When we awoke the next morning, we traveled the same trail of post-its to claim our prize.  And there was a prize, though not a leprechaun or a wish. Instead, the little green elf left us a message.  "Thank you for the silver!  Since you were so generous, I decided to leave you some gifts, too."  Makes me glad in reverse that I didn't leave him real gold and silver!  In addition to the hat and pin Bryce claimed, as seen above, there were green Peeps and Andie's Mints.  Bryce wasn't overly generous with the green sugar, but he's not beyond being guilted...

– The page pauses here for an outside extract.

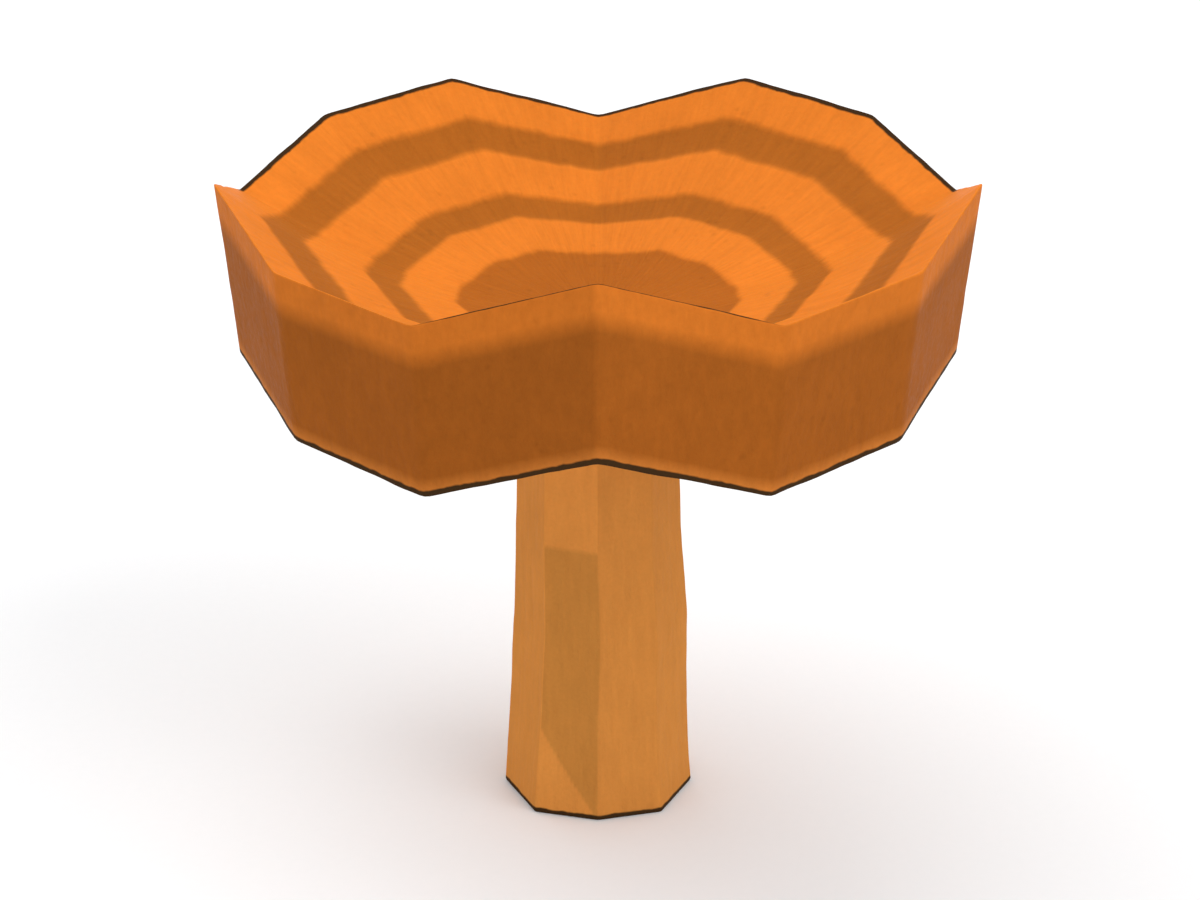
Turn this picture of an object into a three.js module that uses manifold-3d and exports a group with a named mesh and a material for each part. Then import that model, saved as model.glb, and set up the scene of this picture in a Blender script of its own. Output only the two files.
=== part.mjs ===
// Saffron milk cap: one fruiting body, a wavy funnel-shaped cap on a stout stem, grown as one piece.
// Millimetres, +Z up. The origin is the middle of the flat cut at the foot of the stem, on the stem's
// axis, and -Y is the front.
import * as THREE from 'three';
import { mergeVertices } from 'three/addons/utils/BufferGeometryUtils.js';
import Module from 'manifold-3d';

// Cap
const CAP_RADIUS = 45;          // axis to the corners of the rim
const CAP_SIDES = 14;           // straight stretches round the margin
const RIM_HEIGHT = 80.8;        // mean height of the rim above the foot
const DISH_DEPTH = 15.9;        // mean depth of the hollow below the rim
const DISH_RINGS = 8;           // rings of facets from the middle of the hollow to the rim
const MARGIN_DEPTH = 20.6;      // height of the outer wall, rim to lower edge
const MARGIN_INSET = 1.85;      // how far the wall leans in at its lower edge
const WAVE_COUNT = 5;           // lobes round the margin
const WAVE_HEIGHT = 3.9;        // rise of a lobe above the mean rim

// Gills. The solid is filled up to their lower edges, which fall in a curve from the margin to the stem.
const GILL_FALL = 15.7;         // how far the curve would fall from the margin to the axis
const GILL_CURVE = 1.6;         // 1 is a straight slope, more is flatter near the margin
const GILL_RINGS = 6;           // rings of facets under the cap
const GILL_INNER_RADIUS = 9.9;  // where the gills meet the stem

// Stem
const STEM_SIDES = 8;
const STEM_TOP = 56;            // inside the flesh of the cap
// Rings up the stem: how far its eight creases lie from the axis to the sides, on the diagonals,
// and to the front and back, and how far the ring is off to one side.
const STEM_RINGS = [
  { height: 0, side: 12.15, diagonal: 11.5, front: 10.2, lean: 0 },
  { height: 11.9, side: 11.4, diagonal: 10.3, front: 9.7, lean: 0 },
  { height: 24.6, side: 11.0, diagonal: 9.9, front: 9.3, lean: 0.35 },
  { height: 36.8, side: 10.35, diagonal: 9.4, front: 8.95, lean: 0 },
  { height: STEM_TOP, side: 9.7, diagonal: 9.0, front: 8.7, lean: 0 },
];

// One full turn starts at the front, so a corner of the cap and a crease of the stem face -Y.
function angleFromFront(x, y) {
  return Math.atan2(x, -y);
}

// A turned solid with its axis along +Z. The profile starts and ends on the axis.
function turned(profile, sides) {
  const geometry = new THREE.LatheGeometry(profile.map(([r, z]) => new THREE.Vector2(r, z)), sides);
  geometry.rotateX(Math.PI / 2);
  geometry.deleteAttribute('normal');
  geometry.deleteAttribute('uv');
  return mergeVertices(geometry, 1e-4);
}

// Moves every corner of a geometry to where place(x, y, z) says.
function reshape(geometry, place) {
  const position = geometry.attributes.position;
  for (let i = 0; i < position.count; i += 1) {
    position.setXYZ(i, ...place(position.getX(i), position.getY(i), position.getZ(i)));
  }
  return geometry;
}

// The cap: the lower edges of the gills from the stem out, the outer wall, and the dished top.
function capGeometry() {
  const lowerEdge = RIM_HEIGHT - MARGIN_DEPTH;
  const lowerRadius = CAP_RADIUS - MARGIN_INSET;
  const profile = [];
  for (let ring = 0; ring <= GILL_RINGS; ring += 1) {
    const radius = THREE.MathUtils.lerp(GILL_INNER_RADIUS, lowerRadius, ring / GILL_RINGS);
    profile.push([radius, lowerEdge - GILL_FALL * (1 - radius / lowerRadius) ** GILL_CURVE]);
  }
  profile.unshift([0, profile[0][1]]);
  for (let ring = DISH_RINGS; ring >= 0; ring -= 1) {
    const share = ring / DISH_RINGS;
    profile.push([share * CAP_RADIUS, RIM_HEIGHT - DISH_DEPTH * (1 - share * share)]);
  }
  // The waves grow from nothing at the axis to their full height at the rim.
  return reshape(turned(profile, CAP_SIDES), (x, y, z) => {
    const share = Math.hypot(x, y) / CAP_RADIUS;
    return [x, y, z + WAVE_HEIGHT * share * share * Math.cos(WAVE_COUNT * angleFromFront(x, y))];
  });
}

// How far a crease of the stem lies from the axis, in the direction (x, y) of length 1.
function creaseRadius(ring, x, y) {
  if (Math.abs(x) > 0.9) {
    return ring.side;
  }
  return Math.abs(y) > 0.9 ? ring.front : ring.diagonal;
}

// The stem: a column of flat facets, wider left to right than front to back, widest at the foot.
function stemGeometry() {
  const profile = [[0, 0], ...STEM_RINGS.map((ring) => [1, ring.height]), [0, STEM_TOP]];
  return reshape(turned(profile, STEM_SIDES), (x, y, z) => {
    const ring = STEM_RINGS.find(({ height }) => Math.abs(height - z) < 0.01);
    const radius = creaseRadius(ring, x, y);
    return [x * radius + ring.lean, y * radius, z];
  });
}

// Joins two closed geometries into one.
async function joined(first, second) {
  const wasm = await Module();
  wasm.setup();
  const solids = [first, second].map((geometry) => new wasm.Manifold(new wasm.Mesh({
    numProp: 3,
    vertProperties: Float32Array.from(geometry.attributes.position.array),
    triVerts: Uint32Array.from(geometry.index.array),
  })));
  const mesh = solids[0].add(solids[1]).getMesh();
  const geometry = new THREE.BufferGeometry();
  geometry.setAttribute('position', new THREE.BufferAttribute(Float32Array.from(mesh.vertProperties), 3));
  geometry.setIndex(new THREE.BufferAttribute(Uint32Array.from(mesh.triVerts), 1));
  geometry.computeVertexNormals();
  return geometry;
}

const flesh = new THREE.MeshStandardMaterial({
  color: 0xd97a2e,
  roughness: 0.7,
  metalness: 0,
  flatShading: true,
});

const fruitingBody = new THREE.Mesh(await joined(capGeometry(), stemGeometry()), flesh);
fruitingBody.name = 'fruiting_body';

const saffronMilkCap = new THREE.Group();
saffronMilkCap.add(fruitingBody);

export default saffronMilkCap;
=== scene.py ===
"""Saffron milk cap: the looks of one mushroom, standing on the flat cut at the foot of its stem.

Lengths in the constants are millimetres of the CAD model; MM turns them into metres of the frame.
The body and the gills are closed skins on a grid: rows run along an outline, columns run round the
axis. -Y is the front, and angles round the axis start there and turn towards +X.
"""

import math

import bpy
import numpy as np
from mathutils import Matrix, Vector, noise


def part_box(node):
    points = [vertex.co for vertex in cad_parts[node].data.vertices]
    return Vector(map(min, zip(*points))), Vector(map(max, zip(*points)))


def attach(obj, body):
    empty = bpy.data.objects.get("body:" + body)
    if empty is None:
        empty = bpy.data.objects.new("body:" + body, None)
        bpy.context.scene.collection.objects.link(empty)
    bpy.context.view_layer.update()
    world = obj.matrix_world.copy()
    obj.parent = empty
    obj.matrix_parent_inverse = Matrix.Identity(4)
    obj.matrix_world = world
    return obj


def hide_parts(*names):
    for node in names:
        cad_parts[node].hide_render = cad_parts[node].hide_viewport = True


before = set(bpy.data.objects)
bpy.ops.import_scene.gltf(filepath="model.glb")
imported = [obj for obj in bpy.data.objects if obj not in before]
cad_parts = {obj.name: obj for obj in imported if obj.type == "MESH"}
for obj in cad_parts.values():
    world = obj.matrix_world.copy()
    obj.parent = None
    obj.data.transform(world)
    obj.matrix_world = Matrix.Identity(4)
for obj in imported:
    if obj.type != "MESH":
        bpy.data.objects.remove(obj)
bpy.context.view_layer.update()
node_low, node_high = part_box("fruiting_body")

# Cap
CAP_RADIUS = 45.0
CAP_SIDES = 14
RIM_HEIGHT = 80.8
DISH_DEPTH = 15.9
MARGIN_DEPTH = 20.6
MARGIN_INSET = 1.85
WAVE_COUNT = 5
WAVE_HEIGHT = 3.9
RIM_ROUNDING = 0.1

# Gills: their lower edges fall from the margin to the stem, and they hang from a root surface.
GILL_FALL = 15.7
GILL_CURVE = 1.6
GILL_DEPTH_AT_MARGIN = 0.8
GILL_DEPTH_AT_STEM = 4.4
GILL_OUTER_RADIUS = 42.6
GILL_INNER_RADIUS = 8.0
GILL_HALF_THICKNESS = 0.17
GILL_FLANK = 0.24
FULL_GILLS = 60
SHORT_GILLS = ((60, 16.0), (120, 29.0))   # how many, and the mean radius where they start
GILL_STAGGER = 2.6                        # how far a start may lie from that mean
STAGGER_STEP = 2.4                        # radians of the sine that sets each start, gill to gill
GILL_FADE_IN = 3.5                        # a short gill rises to its full depth over this distance

# Stem: rings of eight creases. Height, and the creases' distance from the axis to the sides, on the
# diagonals, and to the front and back, and how far the ring is off to one side.
STEM_SIDES = 8
STEM_RINGS = (
    (0.0, 12.15, 11.5, 10.2, 0.0),
    (11.9, 11.4, 10.3, 9.7, 0.0),
    (24.6, 11.0, 9.9, 9.3, 0.35),
    (36.8, 10.35, 9.4, 8.95, 0.0),
    (56.0, 9.7, 9.0, 8.7, 0.0),
)
STEM_TOP = 54.6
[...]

So Friday is coming, and with it St. Patrick's Day, and my mother's birthday (which might be even more important!).  So dye the river green, speak with an Irish brogue, hide your gold and wrap your buttons in foil!  It's a great day to be Irish!

Tuesday, March 7, 2017

A Heritary Construct

Colin & Corey lending a hand - circa 1993
As a freshman in college, my advisor encouraged me to take a genetics class that I would ultimately need for my major in Sociology.  I guess it made sense to get it out of the way, except that I was missing the pre-requisite (hmmmm).  It was a small college, thankfully, so I got to know each of the other 9 students in the class - all upperclassmen - all pre-med.  Seriously, my advisor should have been shot.  I learned all about the the sex habits of fruit flies, and why calico cats are always female, and blue eyes verses brown.  And I remember these things 30+ years later, which probably says more about the nightmares I endured than my actual interest in genetics.  I squeaked by with the lowest of B's, and have never been more proud of a grade.

Another generation starts with Bryce!
So here's a genetics lesson 101 for you - free of charge.  (You will receive what you paid for...)  Dominate traits include things like dark hair, eyes and skin coloring.  You probably already knew that.  If Mommy and Daddy both posses a dominate trait, like brown eyes, there is a 75% chance that their child will, as well.  However, in my rather "scientific" observation, I have uncovered a lesser known dominate trait that runs in my family.  I call it the handyman gene.

My father, a pastor, would also tinker with cars and construction.  He inherited that from his father, an engineer.  My siblings and I are also carriers of the gene, which is a good thing, since Dad put us to work, helping on his projects.  My husband is also handy with a hammer.  I'll never forget when he volunteered to help a friend shingle his house - the on-site expert.  He came home that night and announce how much fun it was to do something he had never done before.  I was a bit horrified!  But the roof didn't leak - to the best of my knowledge.

Likewise, our sons grew up playing in sawdust and figured out quickly which nail (metal verses finger) to hit with a hammer.  They are willing to tackle most jobs on their own or with an assist from either a parental unit or U-Tube - whichever is more readily available.

Court is currently remodeling his basement, which lead to a proud Granma moment.  When I went over to check on the progress, I found grandboy number one revealing his heretofore hidden genetic ability.  Crowbar and hammer in hand, Bryce showed me how he was prying up tiles from the concrete where they had been affixed for at least a couple of decades.  He gave me a huge smile as he explained his exploits.  At least, he said he was smiling when I took the picture.  He wouldn't lie about that, would he?